A quick argument against this is that all states are by their nature coercive, and hence in principle the stated project would run headlong into anarchism. This is too quick for although his rhetoric cannot allow for it, as all Americans know the Bush administration understands and demands that certain restrictions on freedom are necessary for any political life. [We need only remind ourselves of the Patriot Act and the recent debacle on telecom immunity to recognize this.] Given then that political freedom cannot mean living in whatever way anyone desires and given the project to spread it, how are we to understand what Bush aims to spread and what he aims to attack?
There is a benchmark to use here. This is the concept of the illegitimate state, and if we characterize that concept in a certain way we can see a basic connection between it and an intelligible conception of political freedom. Unfortunately for us all, the illegitimate state is not difficult to locate in the actual world. One case in point is Zimbabwe [update: for an excellent account of Zimbabwe's downfall under Mugabe, see Samantha Power's 2003 piece here]. After an election in which citizens dared to vote for the opposition party, Robert Mugabe clamped down and gerrymandered a run-off. Yesterday, not surprisingly, the opposition leader, Morgan Tsvangirai, withdrew his candidacy amidst claims that his supporters were being intimidated and murdered. He said that he would not ask his supporters for a vote which would end their lives. The names of supporters whose life are at risk includes Tsvangirai himself, who is now under the protection of the Dutch embassy.
Being a relatively straightforward case of the illegitimate state, Zimbabwe is instructive. What makes it illegitimate? As Bernard Williams once helpfully put it, an illegitimate state is one in which the solution, the state itself, is worse than the problem, viz., life without an authority to settle disputes. In the case of Zimbabwe the state is but another party to the conflict of interested parties and instead of resolving disputes, adds to them. What's worse, and more problematic, as is obvious to everyone, the illegitimate state is typically the most powerful among the disputants. This makes it worse because being more powerful, it possesses the resources to perpetuate itself. Hence its existence serves to undermine the possibility of a legitimate state.
Prescient in the extreme, Plato recognized the nature of the illegitimate state and put its theory in his mouthpiece for political realism, Thrasymachus. Thrasymachus identified justice with power, defining justice in terms of the sole advantage of the ruling, strongest, party. No doubt he is wrong about that, but the theory is nevertheless helpful for it uncovers the preservatory genius of raw power. This manifests itself, basically, through its capacity to remain hidden: although it is at bottom raw power, it never expresses itself as such. (For all his evident thugishness, Mugabe nevertheless bothered to go through the motions of an election and a runoff.) Thrasymachus declares that the illegitimate state is like the clever craftsman who knows what he can do and what he can't do; and, if he should err on occasion, he knows how to recover from it (Vladimir Putin, Russia's de facto strong man, is perhaps the best exemplar of this).

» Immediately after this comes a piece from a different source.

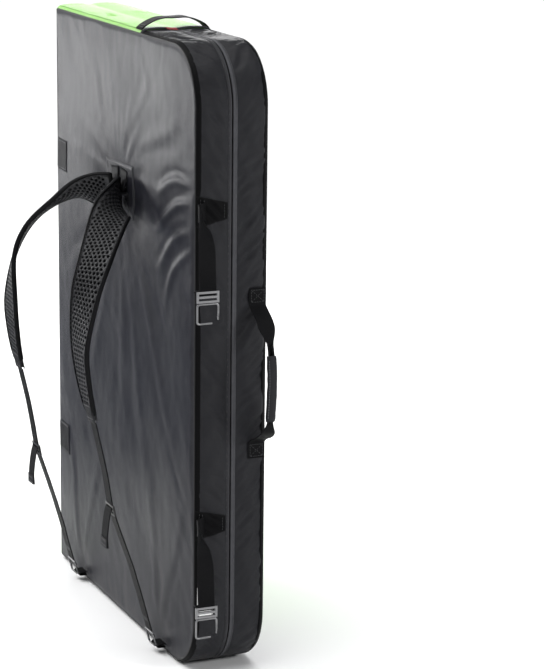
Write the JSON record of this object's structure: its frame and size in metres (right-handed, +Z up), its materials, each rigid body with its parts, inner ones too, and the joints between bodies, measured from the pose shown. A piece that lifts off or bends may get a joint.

Translated to the conditions of the modern state, this means that the illegitimate state controls the media and hence the primary means by which citizens acquire and disseminate information and opinion, controls the military, and controls the judiciary by which the public pronouncements of justice are made and reinforced.
The illegitimate state so understood has a basic connection to liberty, for the former marks the most extreme curtailment of the latter. Restricted to this context, Bush's mission makes sense (I don't say it would be necessarily justified), for if there exists a good case to support and/or intervene on behalf of the freedom of any body of peoples it is the case of those who are terrorized by their government. However, how are we to evaluate Bush's endorsement of the much more ambitious and suspect extension of the mission to states which are not illegitimate in this sense but rather are non-democracies, non-ideal (from our vantage point) and unjust (again, from our vantage point)? His foray into Iraq (and his consideration of one in Iran) is a case in point.

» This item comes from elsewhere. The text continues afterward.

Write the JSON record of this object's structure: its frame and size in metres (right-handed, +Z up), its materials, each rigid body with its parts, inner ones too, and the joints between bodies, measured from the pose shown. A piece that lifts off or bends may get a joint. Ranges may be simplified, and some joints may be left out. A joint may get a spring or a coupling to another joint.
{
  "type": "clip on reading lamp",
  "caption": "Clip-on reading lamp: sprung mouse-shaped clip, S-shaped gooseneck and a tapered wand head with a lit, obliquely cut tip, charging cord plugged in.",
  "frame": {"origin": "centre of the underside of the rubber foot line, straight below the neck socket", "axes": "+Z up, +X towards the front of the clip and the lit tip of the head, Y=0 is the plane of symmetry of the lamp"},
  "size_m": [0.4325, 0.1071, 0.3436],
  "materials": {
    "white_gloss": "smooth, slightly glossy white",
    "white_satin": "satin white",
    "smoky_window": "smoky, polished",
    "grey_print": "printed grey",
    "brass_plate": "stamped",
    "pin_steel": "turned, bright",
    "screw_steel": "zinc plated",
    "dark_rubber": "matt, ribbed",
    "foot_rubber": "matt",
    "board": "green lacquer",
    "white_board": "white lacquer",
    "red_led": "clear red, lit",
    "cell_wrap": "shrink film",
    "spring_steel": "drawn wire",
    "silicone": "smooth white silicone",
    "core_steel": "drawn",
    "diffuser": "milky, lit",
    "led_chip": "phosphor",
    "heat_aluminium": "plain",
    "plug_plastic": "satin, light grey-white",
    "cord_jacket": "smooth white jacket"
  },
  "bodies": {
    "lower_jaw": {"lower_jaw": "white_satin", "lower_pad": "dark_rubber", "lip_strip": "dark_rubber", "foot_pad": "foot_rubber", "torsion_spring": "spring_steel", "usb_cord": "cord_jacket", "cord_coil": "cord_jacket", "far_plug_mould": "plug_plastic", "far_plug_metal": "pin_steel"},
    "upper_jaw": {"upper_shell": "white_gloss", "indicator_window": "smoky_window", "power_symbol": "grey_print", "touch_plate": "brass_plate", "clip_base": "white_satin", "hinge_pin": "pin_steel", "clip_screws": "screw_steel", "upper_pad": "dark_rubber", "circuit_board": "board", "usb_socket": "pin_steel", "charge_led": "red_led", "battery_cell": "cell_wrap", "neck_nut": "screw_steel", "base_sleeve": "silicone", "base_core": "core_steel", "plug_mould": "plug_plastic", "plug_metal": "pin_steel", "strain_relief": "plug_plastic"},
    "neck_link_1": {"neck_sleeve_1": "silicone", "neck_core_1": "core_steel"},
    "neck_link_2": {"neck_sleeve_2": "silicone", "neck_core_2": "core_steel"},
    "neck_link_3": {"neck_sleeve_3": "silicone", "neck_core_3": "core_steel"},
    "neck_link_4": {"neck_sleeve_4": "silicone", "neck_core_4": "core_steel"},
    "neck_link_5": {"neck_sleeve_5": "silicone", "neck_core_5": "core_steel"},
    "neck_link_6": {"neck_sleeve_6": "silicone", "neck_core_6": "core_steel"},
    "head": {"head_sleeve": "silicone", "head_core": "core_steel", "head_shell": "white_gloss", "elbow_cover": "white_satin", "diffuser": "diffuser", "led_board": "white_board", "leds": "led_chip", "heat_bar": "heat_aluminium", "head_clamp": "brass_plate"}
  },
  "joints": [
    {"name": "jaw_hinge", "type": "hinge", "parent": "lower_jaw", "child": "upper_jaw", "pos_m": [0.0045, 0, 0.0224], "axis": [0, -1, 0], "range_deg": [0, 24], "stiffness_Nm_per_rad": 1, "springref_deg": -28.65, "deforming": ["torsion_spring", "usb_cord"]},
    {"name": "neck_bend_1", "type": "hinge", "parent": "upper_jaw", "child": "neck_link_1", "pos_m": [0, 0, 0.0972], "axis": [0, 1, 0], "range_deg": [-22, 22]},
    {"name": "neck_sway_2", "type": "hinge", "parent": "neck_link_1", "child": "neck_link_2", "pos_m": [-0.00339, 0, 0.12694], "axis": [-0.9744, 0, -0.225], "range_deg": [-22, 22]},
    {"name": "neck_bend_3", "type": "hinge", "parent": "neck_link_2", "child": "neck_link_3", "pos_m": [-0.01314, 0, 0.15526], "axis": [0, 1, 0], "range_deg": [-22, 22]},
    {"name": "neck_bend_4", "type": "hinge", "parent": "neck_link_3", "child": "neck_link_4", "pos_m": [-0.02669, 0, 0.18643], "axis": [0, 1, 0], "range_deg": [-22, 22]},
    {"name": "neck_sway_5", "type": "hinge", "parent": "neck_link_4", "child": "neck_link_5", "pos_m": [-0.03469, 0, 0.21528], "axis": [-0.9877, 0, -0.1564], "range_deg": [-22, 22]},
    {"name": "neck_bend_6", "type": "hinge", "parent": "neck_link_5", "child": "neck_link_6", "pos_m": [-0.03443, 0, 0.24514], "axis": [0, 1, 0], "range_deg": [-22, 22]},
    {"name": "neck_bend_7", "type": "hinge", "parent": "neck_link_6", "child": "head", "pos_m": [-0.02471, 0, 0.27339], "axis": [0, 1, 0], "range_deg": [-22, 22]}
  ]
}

Answering this question requires a standpoint free from utopian thought (or one might call it, political moralism) and its penchant for believing that politics is just the correct application of moral ideals. Most importantly, we don't want to confuse illegitimacy with injustice, for the reasons to confront the former do not necessarily extend to the latter. The relevant distinction is grounded on the idea that all sane (minimally rational) persons desire to live free from terror and it is the fundamental point of political authority to make that the case. This is a basic psychological fact unburdened by moral theory. Beyond that there are varying degrees of moral value, e.g. freedom of speech, right to economic well-being, autonomy, etc., which can emerge as important depending upon the historical, material, and political circumstances. It is up to political judgment to decide when, where and how these values are to be sustained, supported and protected. If so, it cannot be a coherent ambition to spread freedom per se, for beyond freedom from terror there is no univocal thing that is meant by it. Bush's project is incoherent in the way that a project to bring happiness to all of the world is incoherent. Despite the apparent univocality of these concepts, their application is too multivarious to sustain a unified project.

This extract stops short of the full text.